Nuns with the Sisters of St. Joseph are restoring a the St. Benedict the Moor school building in the Lincolnville community of St. Augustine.

Working around and with the contractor, archaeologists were able to scour the site on Martin Luther King Avenue. 

"It’s the oldest brick structure in Lincolnville," St. Augustine City Archaeologist Katherine Simms said. She and her colleagues with the St. Augustine Archaeology Department dug inside and outside of the schoolhouse. Its walls were literally propped up with large metal beams at one time. 

"It was a great excavation," Sims said. "We started working out there two years ago in 2022."

They found all kinds of artifacts such as a glass inkwell, small buttons, small fragments from pencils, pieces of safety pins and old Nehi soda bottles. 

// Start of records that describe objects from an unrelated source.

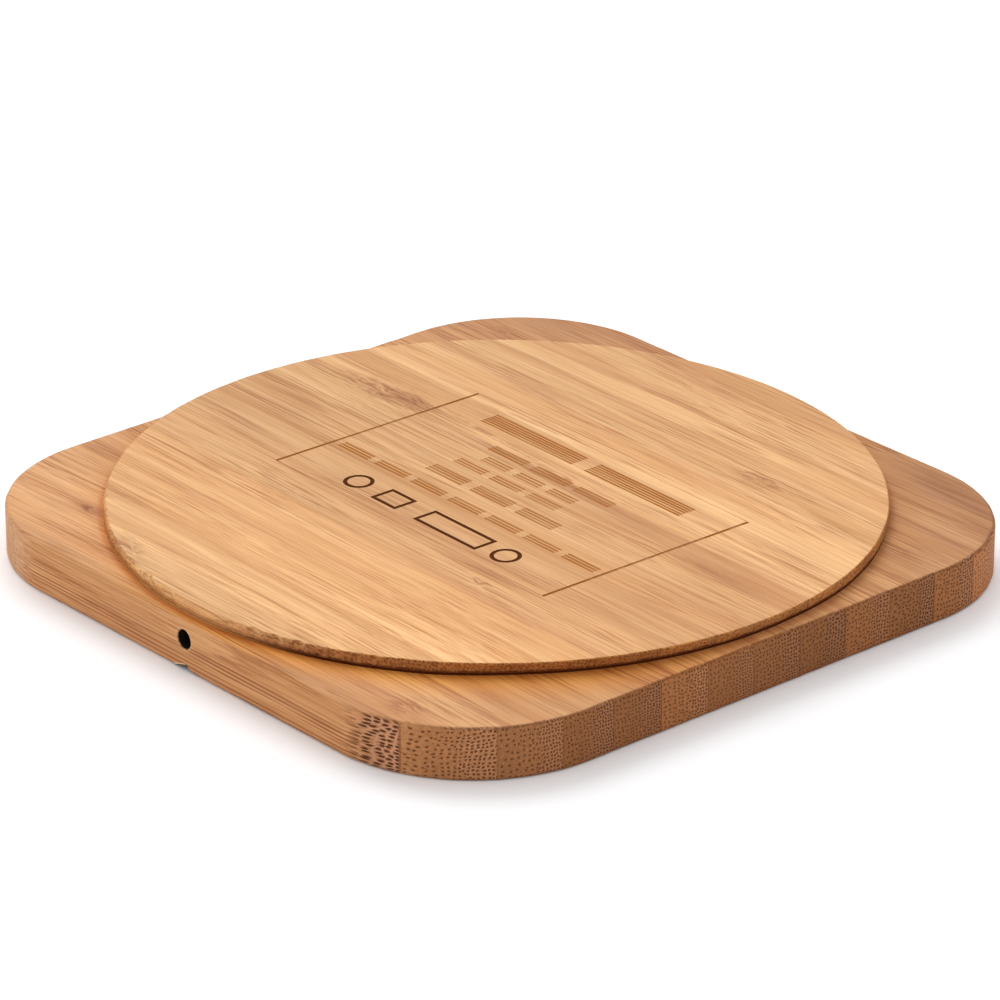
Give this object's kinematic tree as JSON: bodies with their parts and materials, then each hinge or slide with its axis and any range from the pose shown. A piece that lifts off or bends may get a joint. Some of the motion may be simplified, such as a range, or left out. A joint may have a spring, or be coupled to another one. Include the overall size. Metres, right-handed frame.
{
  "type": "wireless charging pad",
  "caption": "Flat square wireless charging pad of laminated bamboo with rounded corners, a round glued-on base cover, a sight hole and a cable socket.",
  "frame": {"origin": "centre of the flat charging face, on the coil's axis; the pad lies with that face down on the surface at z = 0, as pictured, and is turned over for use", "axes": "+Z from the charging face through the base cover; the wood's grain runs along X, so +X and -X are the end-grain sides; -Y is the side with the sight hole for the lamp and +Y the side with the cable socket"},
  "size_m": [0.09, 0.09, 0.0078],
  "materials": {
    "bamboo_block": "sanded, unvarnished laminated bamboo",
    "bamboo_disc": "sanded, unvarnished laminated bamboo, with a burnt-in label",
    "dark_adhesive": "dull dark glue film",
    "white_film": "matt double-sided tape",
    "litz_copper": "enamelled stranded copper",
    "ferrite_grey": "dull sintered ferrite",
    "green_board": "satin solder mask",
    "tin_plate": "bright tinned",
    "black_epoxy": "fine moulded",
    "tan_ceramic": "fired, dull",
    "white_ceramic": "fired, dull",
    "lamp_resin": "clear-yellow resin",
    "socket_steel": "nickel-plated sheet",
    "gold_plate": "flash gold plating"
  },
  "bodies": {
    "root": {"body": "bamboo_block", "base_cover": "bamboo_disc", "cover_tape": "dark_adhesive", "coil_tape": "white_film", "coil": "litz_copper", "ferrite": "ferrite_grey", "ferrite_tape": "white_film", "circuit_board": "green_board", "solder_pads": "tin_plate", "lead_solder": "tin_plate", "controller": "black_epoxy", "controller_pins": "tin_plate", "power_switches": "black_epoxy", "switch_pins": "tin_plate", "resonant_caps": "tan_ceramic", "input_caps": "tan_ceramic", "resistors": "black_epoxy", "chip_terminals": "tin_plate", "crystal_base": "white_ceramic", "crystal_lid": "tin_plate", "inductor_core": "ferrite_grey", "inductor_terminals": "tin_plate", "led_body": "white_ceramic", "led_lens": "lamp_resin", "usb_shell": "socket_steel", "usb_insulator": "black_epoxy", "usb_contacts": "gold_plate"}
  },
  "joints": []
}
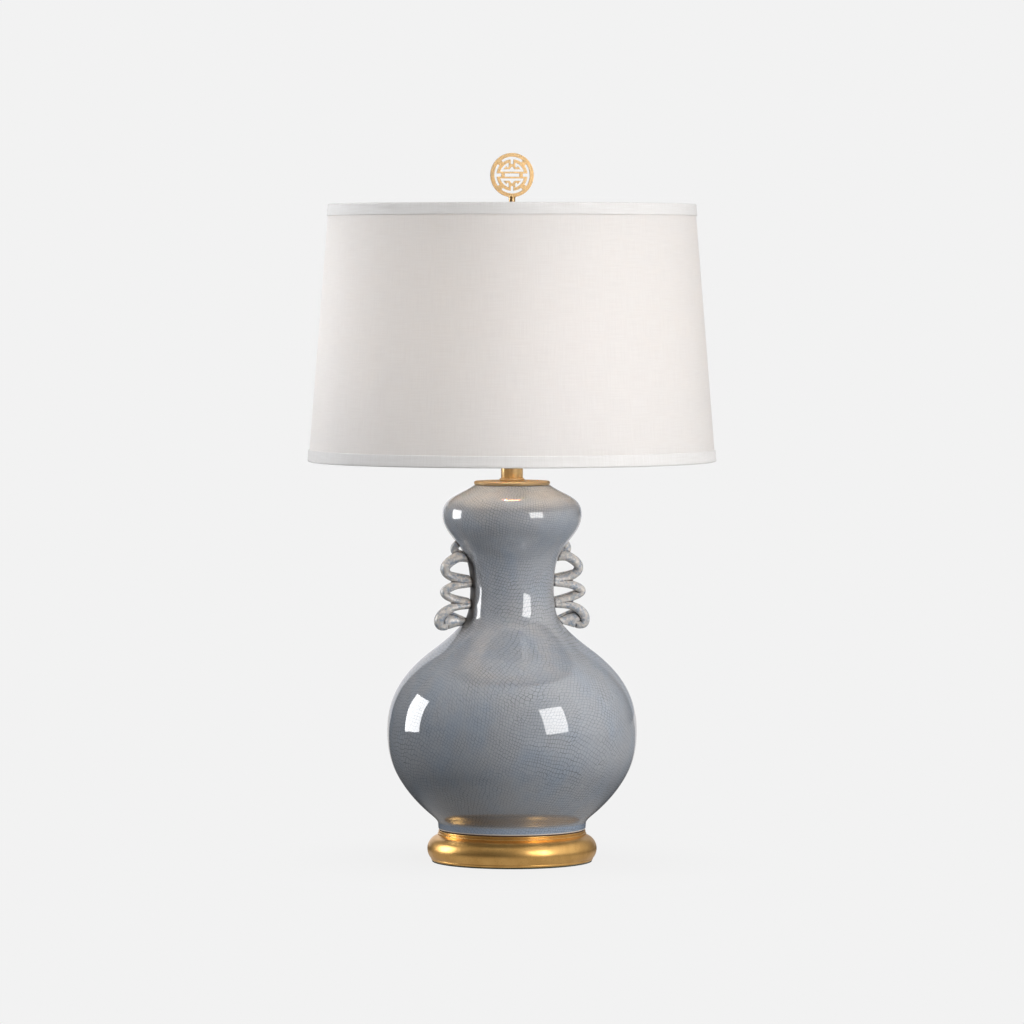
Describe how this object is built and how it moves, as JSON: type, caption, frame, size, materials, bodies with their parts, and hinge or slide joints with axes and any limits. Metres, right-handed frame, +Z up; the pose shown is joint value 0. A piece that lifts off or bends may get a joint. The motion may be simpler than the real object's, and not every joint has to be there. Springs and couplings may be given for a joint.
{
  "type": "table lamp",
  "caption": "Ceramic gourd vase table lamp with squiggle handles, gilt turned base, linen drum shade on a harp and pierced roundel finial.",
  "frame": {"origin": "on the lamp's vertical axis, at the underside of its felt", "axes": "+Z up; -Y is the front, +X is the right handle seen from the front, +Y is the cord outlet"},
  "size_m": [0.4819, 0.4818, 0.8354],
  "materials": {
    "felt": "pressed felt, matte",
    "gilt_wood": "turned wood under distressed gold leaf",
    "brown_plastic": "moulded, satin",
    "zinc_steel": "zinc plated",
    "rubber_ring": "soft, matte",
    "crackle_glaze": "grey-blue crackle glaze, glossy",
    "gilt_metal": "gold leafed, worn",
    "aged_brass": "aged, polished on the high spots",
    "brass_plated_steel": "brass plated",
    "socket_brass": "spun, lacquered",
    "liner_card": "fibre insulating sleeve",
    "phenolic": "moulded phenolic, satin",
    "frosted_glass": "inside frosted",
    "cap_aluminium": "rolled, bright",
    "dark_glass": "black insulating glass",
    "shade_styrene": "white lining film",
    "linen": "slubbed off-white linen"
  },
  "bodies": {
    "stand": {"felt_pad": "felt", "wood_base": "gilt_wood", "cord_bushing": "brown_plastic", "base_washer": "zinc_steel", "lock_washer": "zinc_steel", "base_nut": "zinc_steel", "lamp_pipe": "zinc_steel", "foot_gasket": "rubber_ring", "vase_body": "crackle_glaze", "handle_left": "crackle_glaze", "handle_right": "crackle_glaze", "vase_cap": "gilt_metal", "cap_collar": "gilt_metal", "neck_tube": "aged_brass", "neck_check_ring": "aged_brass", "harp_saddle": "brass_plated_steel", "saddle_nut": "zinc_steel", "harp_wire": "brass_plated_steel", "harp_stud": "aged_brass", "socket_cap": "socket_brass", "set_screw": "zinc_steel", "socket_shell": "socket_brass", "socket_liner": "liner_card", "socket_body": "phenolic", "terminal_screws": "socket_brass", "screw_shell": "cap_aluminium", "center_contact": "socket_brass", "bulb_glass": "frosted_glass", "bulb_cap": "cap_aluminium", "bulb_insulator": "dark_glass", "bulb_contact": "cap_aluminium"},
    "switch": {"switch_shaft": "socket_brass", "switch_knob": "phenolic"},
    "shade": {"shade_liner": "shade_styrene", "shade_linen": "linen", "top_trim": "linen", "bottom_trim": "linen", "spider_fitter": "brass_plated_steel", "bottom_ring": "zinc_steel"},
    "finial": {"finial_base": "aged_brass", "finial_roundel": "aged_brass"},
    "sleeve_left": {"harp_sleeve_left": "brass_plated_steel"},
    "sleeve_right": {"harp_sleeve_right": "brass_plated_steel"}
  },
  "joints": [
    {"name": "switch_turn", "type": "hinge", "parent": "stand", "child": "switch", "pos_m": [0, -0.025, 0.5375], "axis": [0, -1, 0], "continuous": true},
    {"name": "shade_turn", "type": "hinge", "parent": "stand", "child": "shade", "pos_m": [0, 0, 0.76], "axis": [0, 0, 1], "continuous": true},
    {"name": "finial_turn", "type": "hinge", "parent": "stand", "child": "finial", "pos_m": [0, 0, 0.762], "axis": [0, 0, 1], "continuous": true},
    {"name": "sleeve_left_lift", "type": "slide", "parent": "stand", "child": "sleeve_left", "axis": [0, 0, 1], "range_m": [0, 0.018]},
    {"name": "sleeve_right_lift", "type": "slide", "parent": "stand", "child": "sleeve_right", "axis": [0, 0, 1], "range_m": [0, 0.018]}
  ]
}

Credit: St. Augustine Archaeological Dept.
Nehi soda bottle found during archaeological dig at St. Benedict the Moor schoolhouse

Holding a dark gray slim piece of slate, Sims said, "We’ve got a piece of slate tablet with writing lines on it from when kids used to practice writing their letters on slate tablets."

The school for Black children was built in 1898, and the Sisters of St. Joseph taught Black students there until 1964 when  schools were integrated.

Sims said the archaeology teams also found an metal old barrette with decorative carvings on it.   "This one would have been probably either late 1800’s, early 1900’s."  She then pulled out a smaller, faded pink plastic barrette with birds depicted on it.  She thought that barrette probably came from the 1960s, closer to the time the school closed. 

Credit: St. Augustine Archaeological Dept.
Metal barrette found at archaeological dig at St. Benedict the Moor site in St. Augustine.

"My favorite part of being out there," Sims said, "is we would have former school students come up to us and be like, 'Oh yeah. I remember getting sodas across the street!"

That kind of oral history is a rarity for these archaeologists who are used to working on digs that are more colonial and Native American oriented. 

Sims said as for the site itself, "A lot of people think, 'Oh, it’s just an early 20th century site.  It’s not that old.  It’s not archaeological.'  But," she continued, "it gives us an opportunity to document those deposits before they're impacted by development.  It's important to consider our early 20th century sites."

A lot of history happened on this land where segregated school children played… and where nuns are now creating a neighborhood center for single mothers to get good job skills.  It's land where the history has  been unearthed and where hope is being planted.